The increasing demand for sustainable textile recycling requires robust automation solutions capable of handling deformable garments and detecting foreign objects in cluttered environments. This work presents a digital twin driven robotic sorting system that integrates grasp prediction, multi modal perception, and semantic reasoning for real world textile classification. A dual arm robotic cell equipped with RGBD sensing, capacitive tactile feedback, and collision-aware motion planning autonomously separates garments from an unsorted basket, transfers them to an inspection zone, and classifies them using state of the art Visual Language Models (VLMs). We benchmark nine VLM s from five model families on a dataset of 223 inspection scenarios comprising shirts, socks, trousers, underwear, foreign objects (including garments outside of the aforementioned classes), and empty scenes. The evaluation assesses per class accuracy, hallucination behavior, and computational performance under practical hardware constraints. Results show that the Qwen model family achieves the highest overall accuracy (up to 87.9 %), with strong foreign object detection performance, while lighter models such as Gemma3 offer competitive speed accuracy trade offs for edge deployment.
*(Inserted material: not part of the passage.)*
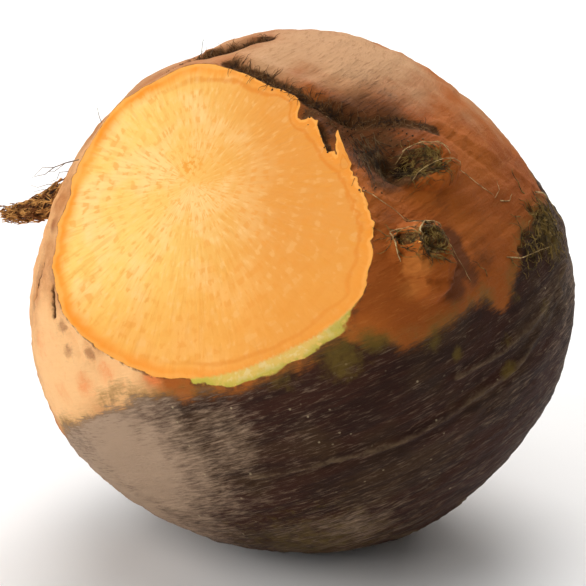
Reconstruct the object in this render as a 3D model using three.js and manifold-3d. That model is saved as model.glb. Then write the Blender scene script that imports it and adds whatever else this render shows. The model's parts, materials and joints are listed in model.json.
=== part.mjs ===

A digital twin combined with MoveIt enables collision aware path planning and integrates segmented 3D point clouds of inspected garments into the virtual environment for improved manipulation reliability. The presented system demonstrates the feasibility of combining semantic VLM reasoning with conventional grasp detection and digital twin technology for scalable, autonomous textile sorting in realistic industrial settings.